JR: Thank you very much.
BM: Have you been happy with your season?
JR: I have been real happy (with my year) mate. I think I struggled a little bit early on, I probably overcooked myself early on and had a little bit of a hammy. But I think I have got back to my style of footy — winning it in close — and getting it out to our runners.
BM: You were polling well in this award and the Morris Medal midway through last season, before being injured. How bad was that injury?
JR: It is still one that I am probably dealing with now, as far as shoulder injuries go it probably was as severe as shoulder injuries get; I had to get four anchors put in there and then get my bicep re-attached. It was a long process. It (the recovery) wasn’t the best three months of my life, but that’s footy.
BM: Did you expect to bounce back so well?
JR: I suppose after having half a good year, I really wanted to come back and have a full year. I haven’t played a full year for a while, so it was definitely a goal. I didn’t really know what to expect coming back from the injury. I just hoped that if I did the work that I needed to do, hopefully it would take care of itself. I think with Toss he has given us a little bit more responsibility and we’re a lot more involved. I probably felt a lot more comfortable at the club with the boys (in his second year at Corowa-Rutherglen).
BM: Are you surprised by how well Corowa-Rutherglen has gone this season?
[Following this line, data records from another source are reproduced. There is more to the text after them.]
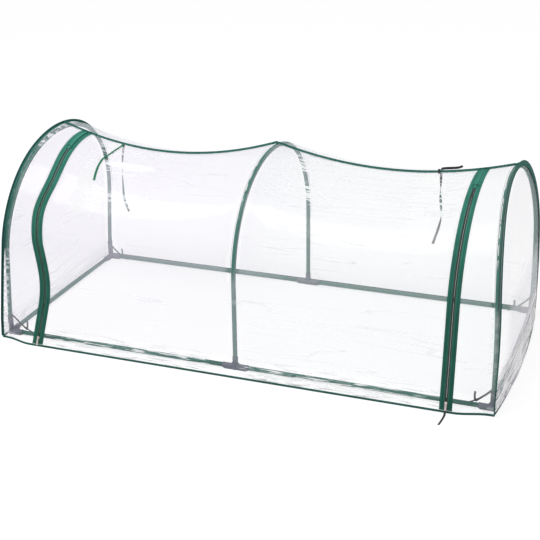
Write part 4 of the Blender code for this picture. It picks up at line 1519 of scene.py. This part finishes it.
bindingSettings = {
    "ridge": 0.0098,  # heights in metres
    "arch": 0.0118,
    "hem": 0.0092,
    "hemGap": 0.0008,  # from a zip's middle to the hems on its two sides
    "lapFaces": (0.0009, 0.0017),  # heights of a lap's two faces over the film
    # the left arch's binding laps over the roof, narrower near the ground; the right one laps over the roof
    # only behind the ridge, and over the end sheet down to the ground
    "leftLap": (0.0112, 0.0070),
    "leftNarrows": (0.40, 0.06),  # height at which it starts to get narrower, and over which it does
    "roofLap": 0.0140,
    "roofLapFrom": (0.04, 0.08),  # station, and the stations over which it grows
    "endLap": (0.0015, 0.0110),
    "endLapFrom": (0.06, 0.2),  # height, and the metres over which it grows
    "endLapFaces": (0.0006, -0.0002),
}


# The section of an arch's binding: the fold, with a thin lap on the film beside it
def lapOutline(side, station, height, rise):
    half = bindingThickness / 2
    first, second, *rest = foldOutline(bindingSettings["arch"], bindingThickness)
    under, over = (face - rise for face in bindingSettings["lapFaces"])
    if side > 0:
        reach = mix(half * 0.9, bindingSettings["roofLap"], rising(station, *bindingSettings["roofLapFrom"]))
        foot = -bindingSettings["arch"] / 2
        low = foot - mix(*bindingSettings["endLap"], rising(height, *bindingSettings["endLapFrom"]))
        near, far = (face - half for face in bindingSettings["endLapFaces"])
        lap = [(under, half * 0.5), (under, reach), (over, reach), (over, half * 0.6)]
        return [(low, far), (low, near), (foot, near), second, *lap, *rest[:-1], (under, far)]
    reach = mix(*bindingSettings["leftLap"], falling(height, *bindingSettings["leftNarrows"]))
    lap = [first, second, (under, half * 0.5), (under, reach), (over, reach), (over, half * 0.6), *rest]
    return [(a, -b) for a, b in lap]


def makeBindings():
    fold = foldOutline(bindingSettings["ridge"], bindingThickness)
    rise = (bindingSettings["ridge"] - bindingThickness) / 2
    columns = steps(sheetEdge(-1, seamStation), sheetEdge(1, seamStation), 120)
    path = [cover(x, seamStation, rise) for x in columns]
    ways = [film(x, seamStation)[1] for x in columns]
    place(sweep("ridgeBinding", path, ways, [fold] * len(path), bindingTape), "frame", "tape", "ridge_binding")
    rise = (bindingSettings["arch"] - bindingThickness) / 2
    for side, word in sides:
        around = stations(-2, 2)
        path = [archPoint(side, s, rise) for s in around]
        ways = [film(side * halfLength, s)[1] for s in around]
        outlines = [lapOutline(side, s, point.z, rise) for s, point in zip(around, path)]
        binding = sweep(f"archBinding{word}", path, ways, outlines, bindingTape)
        place(binding, "frame", "tape", f"arch_binding_{word.lower()}")


def hemPoint(x, station):
    return Vector((x, film(x, station)[0].y, tunnel["hemHeight"] / 2))


def acrossEnd(side, front, back):
    row = [front.lerp(back, share) for share in steps(0, 1, 30)]
    for point in row:
        point.x += side * endBulge(side, front, back, point)
    return row


def makeHems():
    fold = foldOutline(bindingSettings["hem"], bindingThickness)
    downwards = [(-a, b) for a, b in fold]
    ends, fronts = {}, {}
    for side in (-1, 1):
        corner = side * (halfLength + tunnel["endOffset"])
        near = zipX(side, -2) + side * bindingSettings["hemGap"]
        fronts[side] = [hemPoint(x, -2) for x in steps(near, corner, 10)]
        ends[side] = acrossEnd(side, hemPoint(corner, -2), hemPoint(corner, 2))
    back = [hemPoint(x, 2) for x in steps(sheetEdge(-1, 2), sheetEdge(1, 2), 60)[1:-1]]
    path = fronts[-1][:-1] + ends[-1] + back + ends[1][::-1] + fronts[1][-2::-1]
    upright = Vector((0, 0, 1))
    hem = sweep("coverHem", path, [upright] * len(path), [downwards] * len(path), bindingTape)
    place(hem, "frame", "tape", "cover_hem_binding")
    near, far = zipX(-1, -2) + bindingSettings["hemGap"], zipX(1, -2) - bindingSettings["hemGap"]
    path = [hemPoint(x, -2) for x in steps(near, far, 80)]
    hem = sweep("doorHem", path, [upright] * len(path), [downwards] * len(path), bindingTape)
    place(hem, "door", "tape", "door_hem_binding")


makeBindings()
makeHems()
print("bindings made")


# A zip tape's section from its outer edge round: a thin tongue runs under the coil to the zip's middle, and
# rises level with the tape where the coil has ended
def zipTapeOutline(outward, middle, level):
    edge, half = zipSettings["tapeEdge"], zipSettings["tape"] / 2
    far = zipSettings["coilFar"] + zipSettings["gap"]
    (tongueTop, tongueBottom), tip = zipSettings["tongue"], zipSettings["tongueTip"]
    top, bottom = mix(tongueTop, half, level), mix(tongueBottom, -half, level)
    shape = [(edge, 0.0), (edge - half, half), (far + half, half), (far, mix(0.0001, half, level))]
    shape += [(far - 0.0001, top), (tip, top), (tip, bottom), (far + half, bottom)]
    shape += [(far + 0.001, -half), (edge - half, -half)]
    return [(outward * (a - middle), b) for a, b in shape]


# A zip's half: its woven tape, and its coil wound round a line beside the zip's middle
def makeZips():
    upper = seamStation - seamGap / 2
    middle = zipSettings["tapeEdge"] / 2
    centre = (zipSettings["coilNear"] + zipSettings["coilFar"]) / 2
    for side, word in sides:
        for outward, part in ((side, "Cover"), (-side, "Door")):
            path, ways, outlines = [], [], []
            for s in stations(-2, upper):
                x = zipX(side, s) + outward * middle
                path.append(cover(x, s))
                ways.append((cover(x + middle, s) - cover(x - middle, s)).normalized())
                outlines.append(zipTapeOutline(outward, middle, rising(s, coilTop, 0.02)))
            tape = sweep(f"zipTape{word}{part}", path, ways, outlines, zipTapes[side])
            line = [cover(zipX(side, s) + outward * centre, s) for s in stations(-2, coilTop)]
            coil = windCoil(f"zipCoil{word}{part}", line, outward, zipNylon[side])
            arc = stitchedArc(f"zipStop{word}{part}", side, outward)
            body = "bending" if part == "Door" else "frame"
            place(tape, body, "tape", f"zip_tape_{word.lower()}_{part.lower()}")
            place(coil, body, "coil", f"zip_coil_{word.lower()}_{part.lower()}")
            place(arc, body, "tape")
        line = [cover(zipX(side, s), s, zipSettings["patchLift"]) for s in steps(patchEnd, upper - 0.004, 18)]
        ways = [Vector((1, 0, 0))] * len(line)
        place(tapeSweep(f"zipPatch{word}", line, ways, zipSettings["patchWidth"], patchTape), "bending", "tape")


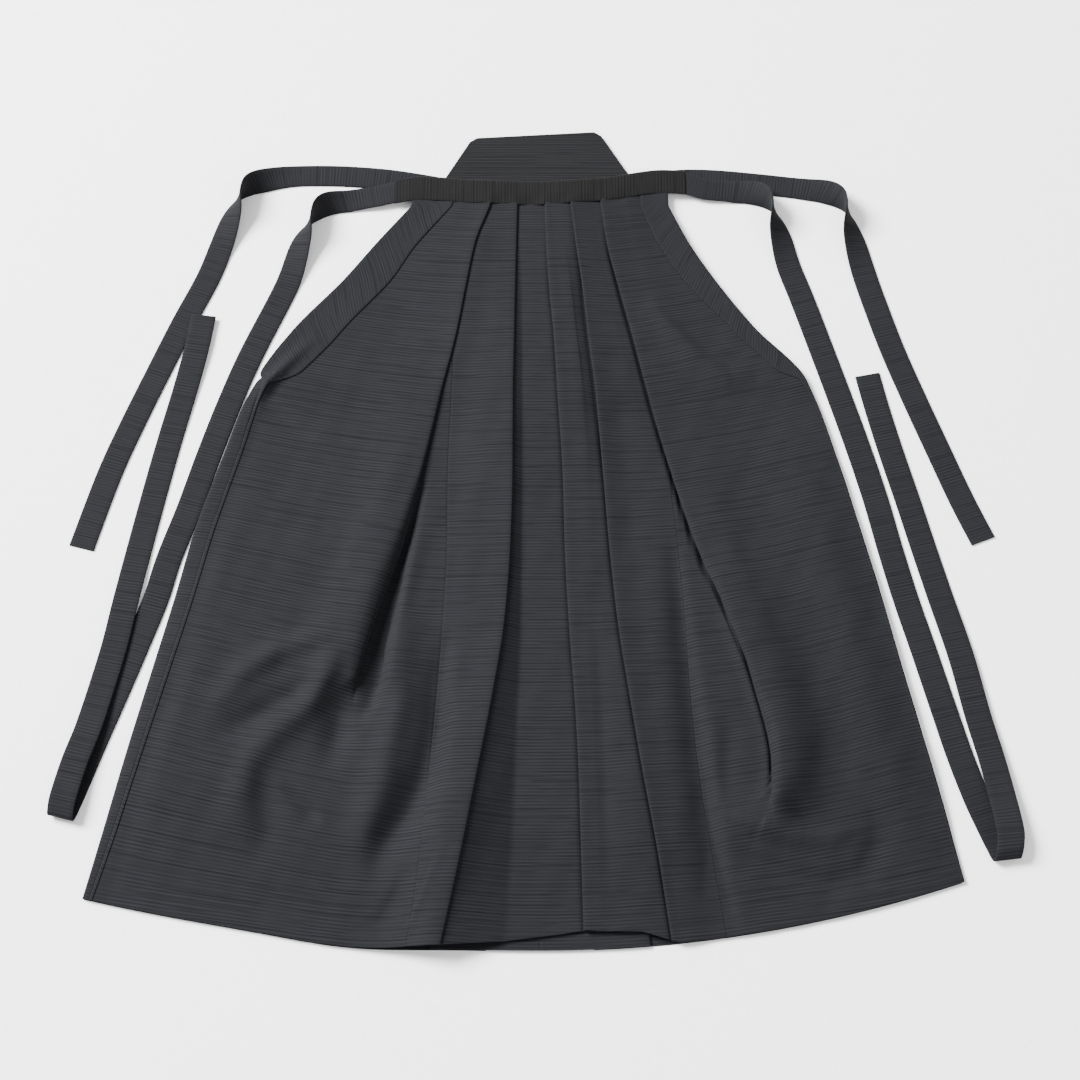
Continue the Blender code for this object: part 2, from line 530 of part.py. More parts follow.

JR: I’m not surprised, I’m really proud of them, really excited for the team, (but) gee if you said at the end of last year we would finish second on the ladder I wouldn’t have believed it. We haven’t really played lots of really good footy yet either, we have played some good patches but we haven’t played many four quarter efforts. I think a lot of the senior blokes in the side that live in Corowa have been great as well, like Kade Kuschert and Cade Mills, I think they have realised they need to step up a bit and lead.
BM: How big an impact do you think Peter Tossol returning to coach the club has had?
JR: I think he has been brilliant. I remember speaking to the club early on when they were first trying to get him and they said if we get him the whole town will galvanise and they will come from everywhere and they did. Toss came down (to Melbourne) and we had lunch at Albert Park and half way through my Diet Coke I was ready to sign back up after speaking to him. He is an amazing bloke and one guy when anyone comes into the room they look at him. He has just got that aura about him. Me and my partner Eliza quite often stop and have a cup of tea and some fruit cake on the way up at his house. He’d be right up there with Peter German as the best coach I have had by far.
BM: You were beaten soundly by Wangaratta a few weeks ago — are they the team to beat?
JR: They are definitely the team to beat. Especially going into finals — we finished second — and they gave us a bit of a touch up. I think the boys might have got a little bit shell-shocked last game. I was pretty crook and didn’t get much game time. So a few of the boys went into their shells.
BM: What will you need to do to beat them in the finals?
JR: Finals is finals and as you know mate, anything can happen. So fingers crossed. But we’re a long way off, we’ve got to beat Lavington first and they are a bloody good side. They are well coached and Timba (Tim Sanson) has done very well with them. They are so even across the board and they are the kind of the side when it comes to finals that are really tough to beat because they have got winners on every line.
BM: You gave a salute to the crowd at the Albury Sportsground earlier this year, do you enjoy getting under opposition clubs supporters’ skin?
JR: It’s sort of funny because my partner Eliza is like: ‘your just a d...head on the field’. I think I’m pretty low key off the field, but then I go play footy like that. I think I get really caught up in it. I remember that day actually, they had actually said a few things about Bali (Ryan was injured in the Bali Bombings in 2002) and I was pretty pumped up actually. I had kicked a goal and if the umpire hadn’t have grabbed me I was going to dead set jump the fence and start throwing a few. I think it’s all part of it … I think I’m just one of those players people love to hate. I do get fired up out there and I do like to throw my weight around. Even though there is not much to throw around. I play good footy when I am fired up.
BM: Will you be back next year?
JR: I’d love to be back, I absolutely love playing for Corowa, but I will admit it is tough travelling and with the body I have to do a lot of extra work to get myself up each week. But I just love the club, I love being involved, I love the people down there and I have made some life-long friends. As long as work works out and that sort of thing I certainly would love to play for Corowa next year.
BM: Will the $2000 come in handy?
JR: The missus will be happy because she said I owed her a king size bed for having to go away every week. So that just might cover the bed.